Gustavo Saavedra pede para que se imagine o Ceará decidindo trocar, hoje, tudo o que resta (e resta muito, ainda) de cajueiro antigo pela variedade anão e com a distribuição de tratores nos municípios produtores. Ele logo faz uma advertência:
“Não será a Embrapa que oferecerá assistência técnica aos produtores. Não temos pernas para isso. Onde, neste momento, há, no governo estadual ou federal, uma política pública consistente de formação de técnicos? Na última vez que fui ao interior, ouvi de produtores a queixa de que a Ematerce não tem perna para isso, não. Nem a SDA. Sem formar gente qualificada para dar suporte à tecnologia de produção de caju com o anão, não vai acontecer. É preciso fazer como está fazendo a Federação das Indústrias (Fiec) com relação ao Hub do Hidrogênio Verde de formar gente especializada para esse novo e rico mercado.

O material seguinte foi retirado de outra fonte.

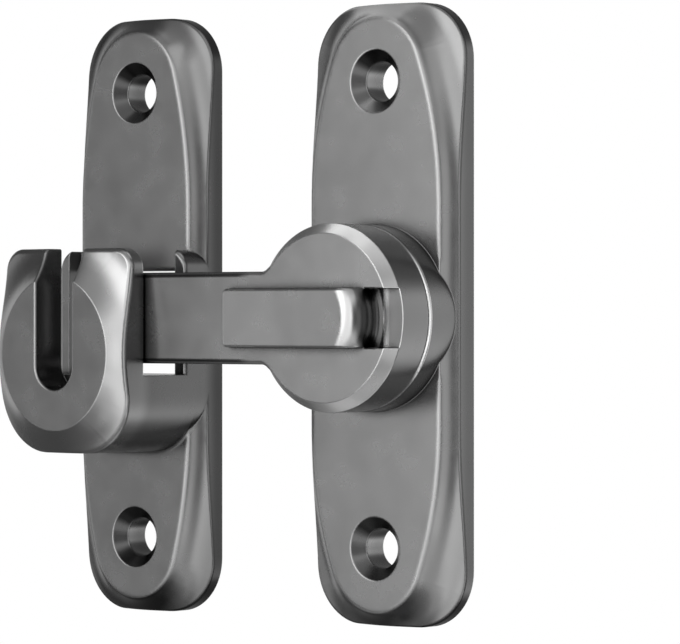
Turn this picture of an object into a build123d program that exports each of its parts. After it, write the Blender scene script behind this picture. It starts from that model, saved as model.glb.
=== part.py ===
from build123d import *
import os
from math import atan2, cos, degrees, pi, radians, sin

# A flip latch in two halves, both screwed to a flat wall, door or frame.
# The right half is a plate with a round boss, on which a lever turns.
# The left half is a plate with a catch, and the lever's arm lies in its open channel.
# X is to the right, Y points into the wall and Z is up. The wall plane is Y = 0.
# The origin is the middle of the latch plate's back. A height is a distance from
# the wall plane towards the viewer. All sizes are in millimetres.

# Plates
plate_height = 100.0
plate_thickness = 6.0
plate_corner_radius = 9.3
latch_plate_width = 31.0
keeper_plate_width = 29.0
plate_centre_distance = 52.8
rim_edge_break = 0.5

# Long flat face of a plate, and the hollow border that falls away from it to the rim
face_side_margin = 2.2
face_end_margin = 2.1
face_end_radius = 9.3
face_straight_length = 36.0
border_run = 6.8
border_drop = 3.85
face_edge_break = 0.35

# Countersunk screw holes
screw_spacing = 75.0
screw_hole_diameter = 6.5
screw_head_diameter = 10.2
screw_head_angle = 90.0
countersink_edge_break = 0.25

# Boss on the latch plate, and the pivot in its middle
boss_diameter = 30.0
boss_rise = 4.5
boss_edge_round = 0.5
pivot_drop = 0.5

# Lever
disc_diameter = 30.0
disc_thickness = 8.35
disc_edge_break = 0.2
disc_chamfer_width = 1.55
disc_chamfer_depth = 1.8
arm_reach = 53.5
arm_height = 14.9
arm_thickness = 7.5
arm_tip_radius = 3.0
arm_root_radius = 2.0
arm_edge_break = 0.7
web_angle = 36.7

# Thumb grip on the lever, and the scoop beside its high end
grip_height = 9.4
grip_reach = 20.0
grip_end_radius = 9.8
grip_low_rise = 1.5
grip_high_rise = 3.5
grip_high_round = 3.1
grip_corner_radius = 0.9
grip_edge_break = 0.45
scoop_drop = 2.2
scoop_rim_drop = 2.0
scoop_fillet = 1.2

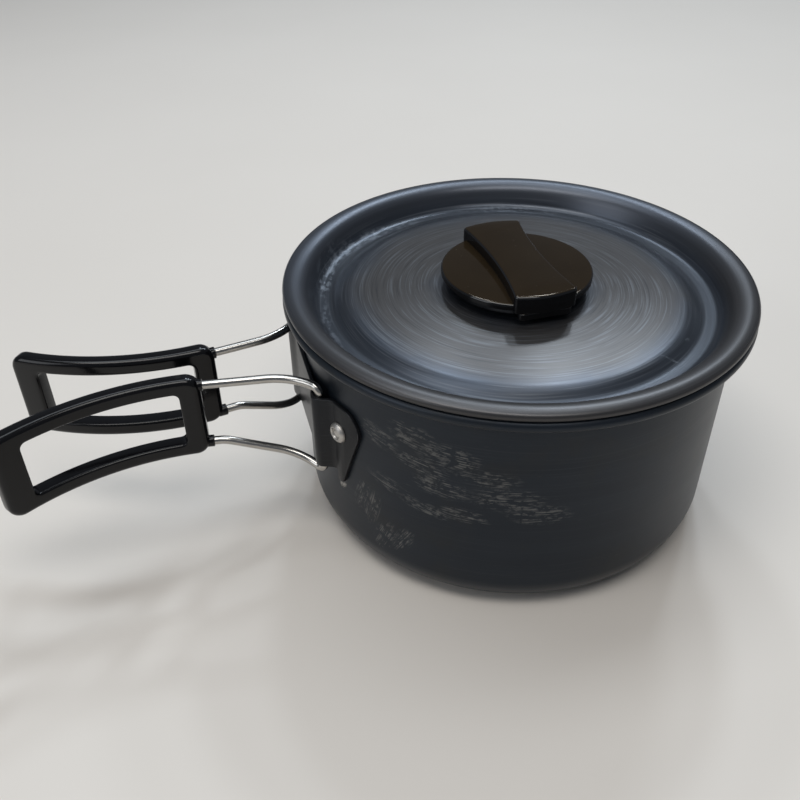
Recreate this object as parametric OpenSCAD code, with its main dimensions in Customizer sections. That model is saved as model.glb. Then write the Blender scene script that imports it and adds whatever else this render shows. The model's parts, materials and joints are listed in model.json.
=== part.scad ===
/* [Pot] */
// outer radius of the straight pot wall, mm
wall_r = 77; // [60:0.5:110]
// thickness of the drawn sheet of the pot, mm
sheet_t = 1.5; // [1:0.1:2.5]
// height of the pot from its base to the top of the rolled rim, mm
pot_h = 87.6; // [80:0.1:120]
// outer radius of the round corner between base and wall, mm
base_fillet = 14; // [8:0.5:20]
// radius of the section of the rolled rim, mm
rim_roll = 2; // [1.5:0.1:2.5]
// distance the rolled rim stands out from the wall, mm
rim_out = 6; // [5:0.1:8]

/* [Lid] */
// thickness of the lid sheet, mm
lid_t = 1.2; // [0.8:0.1:1.6]
// gap between the lid and the rim it rests on, mm
lid_gap = 0.1; // [0.05:0.05:0.3]
// depth of the ring groove below the crest of the lid rim, mm
groove_depth = 9.2; // [8:0.1:10]
// height the lid dome rises from the groove to its centre, mm
dome_rise = 3.9; // [3.5:0.1:4.6]
// radius of the raised middle of the lid, mm
dome_edge_r = 57.4; // [50:0.1:58]

/* [Knob] */
// diameter of the knob disc, mm
knob_d = 53.5; // [40:0.5:60]
// length of the raised grip bar across the knob, mm
bar_len = 57; // [44:0.5:64]
// width of the grip bar at its ends, mm
bar_end_w = 23; // [16:0.5:26]
// width of the grip bar at its waist, mm
bar_waist_w = 17.6; // [12:0.2:20]
// height of the grip bar above the disc, mm
bar_rise = 4.1; // [2:0.1:6]

/* [Handles] */
// diameter of the handle wire, mm
wire_d = 3; // [2.5:0.1:3.5]
// angle of each handle pivot either side of the bracket centre, degrees
pivot_angle = 16; // [14:0.5:18]
// height of the lower wire arm at its pivot, mm
arm_low_z = 34.5; // [30:0.5:38]
// height of the upper wire arm, mm
arm_high_z = 70.5; // [68:0.5:72]
// slope of the lower wire arm, degrees
arm_tilt = 20; // [12:0.5:22]
// radius of the curve the grip follows, mm
grip_r = 92; // [86:1:110]
// length of the grip along its curve, mm
grip_len = 70; // [56:1:76]
// thickness of the grip, mm
grip_t = 6; // [5:0.1:7]
// height of the grip, mm
grip_h = 32; // [30:0.5:34]
// distance the front grip sits nearer to the pot than the nominal place, mm
front_near = -1.2; // [-3:0.1:6]
// distance the rear grip sits nearer to the pot than the nominal place, mm
rear_near = 5; // [-3:0.1:6]
// angle of the bend in both arms of the front wire, degrees
front_turn = 45; // [40:0.5:46]
// angle of the bend in both arms of the rear wire, degrees
rear_turn = 42; // [40:0.5:46]
// fold angle of the front handle, 0 is fully open, degrees
front_fold = 0; // [-5:1:130]
// fold angle of the rear handle, 0 is fully open, degrees
rear_fold = 0; // [-5:1:130]

/* [Hidden] */

anodised = [0.20, 0.21, 0.23];
anodised_lid = [0.25, 0.26, 0.28];
gloss_black = [0.03, 0.03, 0.03];
bright_steel = [0.75, 0.74, 0.71];

// resolution of large and small round shapes
round_fn = 180;
small_fn = 48;
dome_fn = 720;
// small overlap that keeps joined shapes in one solid
lap = 0.01;
// running clearance between fitted pieces
fit = 0.03;
// hair gap between lengths of wire, closed by a ball
bead_gap = 0.04;
// distance a cut runs past the face it opens
cut = 1;

// pot
inner_r = wall_r - sheet_t;
rim_r = wall_r + rim_out;
roll_z = pot_h - rim_roll;
roll_r = rim_r - rim_roll;
flare_r = roll_r - wall_r;
roll_proud = 0.3;
flare_z = pot_h - flare_r - sheet_t - roll_proud;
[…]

"Você sabe quantos consultores, especialistas em caju, há no Ceará? Vou ser bonzinho: não há 10 pessoas com alta capacidade para isso, treinados. Então, não vai, não tem como dar assistência. É como se você entregasse um carro de alto desempenho a alguém sem qualificação. Ele agirá como um extrativista. Então, não há uma política pública para a cajucultura que dê sustentabilidade à cadeia produtiva, nem no nível federal, nem no nível estadual. Acho mesmo que no nível federal isso é muito complicado, pois se você comparar a cajucultura com outros negócios como soja, milho, algodão, é algo muito pequeno.”
Gustavo Saavedra encerra seus comentários nos seguintes termos:
“Se para o Ceará, o Piauí e o Rio Grande a cajucultura representa boa parte do PIB, eu não entendo por que esses estados ainda não têm política pública para o caju. Acho que isso é muito mais função dos estados do que do governo federal.”